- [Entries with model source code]
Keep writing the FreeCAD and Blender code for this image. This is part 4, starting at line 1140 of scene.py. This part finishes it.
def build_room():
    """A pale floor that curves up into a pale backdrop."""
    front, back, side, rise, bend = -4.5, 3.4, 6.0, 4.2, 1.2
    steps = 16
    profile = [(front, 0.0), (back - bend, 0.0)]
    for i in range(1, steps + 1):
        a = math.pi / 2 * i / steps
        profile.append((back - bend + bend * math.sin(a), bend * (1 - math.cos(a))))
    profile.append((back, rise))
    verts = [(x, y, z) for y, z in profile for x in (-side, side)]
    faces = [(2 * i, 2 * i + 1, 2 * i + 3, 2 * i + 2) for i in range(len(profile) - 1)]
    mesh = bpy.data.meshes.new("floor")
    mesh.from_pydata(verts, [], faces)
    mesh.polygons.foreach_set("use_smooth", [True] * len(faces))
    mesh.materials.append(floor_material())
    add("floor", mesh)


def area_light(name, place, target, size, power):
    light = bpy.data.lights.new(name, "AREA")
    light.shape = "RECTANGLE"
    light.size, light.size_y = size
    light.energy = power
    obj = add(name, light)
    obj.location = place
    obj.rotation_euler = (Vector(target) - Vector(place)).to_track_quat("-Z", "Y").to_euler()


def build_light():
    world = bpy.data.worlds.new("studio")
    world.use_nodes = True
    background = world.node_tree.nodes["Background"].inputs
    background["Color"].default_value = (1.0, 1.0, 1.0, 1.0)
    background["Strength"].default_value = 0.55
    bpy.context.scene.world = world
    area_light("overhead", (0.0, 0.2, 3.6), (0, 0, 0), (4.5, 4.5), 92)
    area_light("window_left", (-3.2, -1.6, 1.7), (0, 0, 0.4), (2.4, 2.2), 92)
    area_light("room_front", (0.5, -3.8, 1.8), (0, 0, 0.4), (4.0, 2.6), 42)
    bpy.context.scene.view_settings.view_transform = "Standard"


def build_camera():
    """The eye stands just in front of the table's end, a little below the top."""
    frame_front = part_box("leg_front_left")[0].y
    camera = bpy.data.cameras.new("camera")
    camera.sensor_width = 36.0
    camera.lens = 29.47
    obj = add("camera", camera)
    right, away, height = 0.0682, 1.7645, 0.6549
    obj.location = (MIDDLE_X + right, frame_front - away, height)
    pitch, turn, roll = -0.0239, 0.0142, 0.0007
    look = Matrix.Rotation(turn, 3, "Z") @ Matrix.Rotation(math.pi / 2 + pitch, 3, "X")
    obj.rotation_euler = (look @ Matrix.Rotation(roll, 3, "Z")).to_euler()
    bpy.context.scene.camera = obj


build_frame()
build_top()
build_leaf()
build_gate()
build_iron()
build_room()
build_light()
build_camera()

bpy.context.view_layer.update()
* * *
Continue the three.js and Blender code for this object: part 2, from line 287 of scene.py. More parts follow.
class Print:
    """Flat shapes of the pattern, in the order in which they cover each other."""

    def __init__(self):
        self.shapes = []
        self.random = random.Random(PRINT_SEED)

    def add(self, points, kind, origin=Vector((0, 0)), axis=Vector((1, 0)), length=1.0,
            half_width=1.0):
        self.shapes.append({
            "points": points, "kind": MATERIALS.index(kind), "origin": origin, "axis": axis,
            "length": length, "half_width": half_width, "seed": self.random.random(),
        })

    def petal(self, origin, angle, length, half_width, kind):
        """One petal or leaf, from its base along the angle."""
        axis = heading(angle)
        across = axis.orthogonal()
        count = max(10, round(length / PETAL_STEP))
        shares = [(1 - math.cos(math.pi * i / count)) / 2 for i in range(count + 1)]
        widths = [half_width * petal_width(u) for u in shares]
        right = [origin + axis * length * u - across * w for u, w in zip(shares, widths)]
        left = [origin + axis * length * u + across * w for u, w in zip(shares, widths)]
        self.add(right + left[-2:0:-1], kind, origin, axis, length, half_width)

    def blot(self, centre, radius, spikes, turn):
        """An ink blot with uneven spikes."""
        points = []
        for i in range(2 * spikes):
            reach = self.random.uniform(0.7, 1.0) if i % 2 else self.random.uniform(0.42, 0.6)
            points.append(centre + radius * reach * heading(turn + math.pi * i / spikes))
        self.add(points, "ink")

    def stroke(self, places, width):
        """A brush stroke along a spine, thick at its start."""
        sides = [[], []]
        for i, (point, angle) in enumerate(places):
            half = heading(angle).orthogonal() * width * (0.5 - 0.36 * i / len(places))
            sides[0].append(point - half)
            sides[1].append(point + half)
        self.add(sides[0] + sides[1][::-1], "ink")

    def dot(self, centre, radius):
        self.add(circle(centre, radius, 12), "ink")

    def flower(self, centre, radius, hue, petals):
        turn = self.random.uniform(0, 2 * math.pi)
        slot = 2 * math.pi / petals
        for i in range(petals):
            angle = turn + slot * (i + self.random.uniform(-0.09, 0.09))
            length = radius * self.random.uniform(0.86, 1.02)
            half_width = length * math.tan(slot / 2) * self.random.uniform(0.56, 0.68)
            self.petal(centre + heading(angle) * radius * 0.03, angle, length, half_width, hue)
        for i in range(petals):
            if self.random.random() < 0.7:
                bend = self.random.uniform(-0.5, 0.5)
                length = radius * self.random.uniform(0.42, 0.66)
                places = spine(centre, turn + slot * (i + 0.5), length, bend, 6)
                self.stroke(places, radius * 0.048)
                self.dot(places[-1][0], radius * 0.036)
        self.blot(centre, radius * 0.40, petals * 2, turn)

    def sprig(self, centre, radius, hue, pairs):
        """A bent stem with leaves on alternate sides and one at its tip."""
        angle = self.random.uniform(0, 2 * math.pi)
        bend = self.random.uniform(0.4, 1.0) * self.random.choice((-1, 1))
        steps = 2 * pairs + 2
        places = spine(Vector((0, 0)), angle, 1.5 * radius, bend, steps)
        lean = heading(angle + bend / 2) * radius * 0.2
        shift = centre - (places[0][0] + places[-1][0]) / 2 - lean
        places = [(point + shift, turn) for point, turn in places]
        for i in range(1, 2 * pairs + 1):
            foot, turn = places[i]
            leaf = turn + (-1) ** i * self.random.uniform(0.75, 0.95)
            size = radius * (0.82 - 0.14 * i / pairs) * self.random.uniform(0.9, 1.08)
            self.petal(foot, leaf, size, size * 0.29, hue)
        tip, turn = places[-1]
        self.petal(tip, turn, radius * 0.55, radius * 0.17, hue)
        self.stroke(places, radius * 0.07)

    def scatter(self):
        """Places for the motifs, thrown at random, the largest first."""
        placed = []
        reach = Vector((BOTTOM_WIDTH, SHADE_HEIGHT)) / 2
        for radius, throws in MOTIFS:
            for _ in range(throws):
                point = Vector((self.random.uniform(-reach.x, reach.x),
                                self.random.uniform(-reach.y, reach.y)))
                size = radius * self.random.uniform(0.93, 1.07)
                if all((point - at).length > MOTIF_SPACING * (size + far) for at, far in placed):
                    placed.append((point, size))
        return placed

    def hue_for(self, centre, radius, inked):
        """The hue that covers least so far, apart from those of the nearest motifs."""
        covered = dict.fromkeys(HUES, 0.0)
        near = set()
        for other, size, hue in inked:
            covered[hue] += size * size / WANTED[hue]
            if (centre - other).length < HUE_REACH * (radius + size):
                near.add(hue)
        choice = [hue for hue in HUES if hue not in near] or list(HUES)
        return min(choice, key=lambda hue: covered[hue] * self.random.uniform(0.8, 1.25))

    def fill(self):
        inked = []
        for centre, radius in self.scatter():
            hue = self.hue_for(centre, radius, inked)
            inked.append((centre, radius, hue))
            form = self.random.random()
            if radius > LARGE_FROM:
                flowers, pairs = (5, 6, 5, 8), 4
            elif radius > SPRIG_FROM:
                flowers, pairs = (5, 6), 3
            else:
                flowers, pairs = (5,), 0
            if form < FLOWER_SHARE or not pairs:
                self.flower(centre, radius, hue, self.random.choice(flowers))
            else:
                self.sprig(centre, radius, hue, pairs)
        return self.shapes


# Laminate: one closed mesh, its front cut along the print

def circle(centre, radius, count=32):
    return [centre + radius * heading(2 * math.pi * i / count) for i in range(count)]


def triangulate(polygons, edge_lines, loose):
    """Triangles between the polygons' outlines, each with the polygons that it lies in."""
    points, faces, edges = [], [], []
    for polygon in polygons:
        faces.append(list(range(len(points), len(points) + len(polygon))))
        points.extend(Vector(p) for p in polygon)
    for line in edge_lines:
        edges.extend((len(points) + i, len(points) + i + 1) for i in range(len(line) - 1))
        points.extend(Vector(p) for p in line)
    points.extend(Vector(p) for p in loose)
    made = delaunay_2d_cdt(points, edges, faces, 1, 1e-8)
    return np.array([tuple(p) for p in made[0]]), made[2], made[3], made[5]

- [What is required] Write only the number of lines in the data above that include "scene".

- [Written response] 5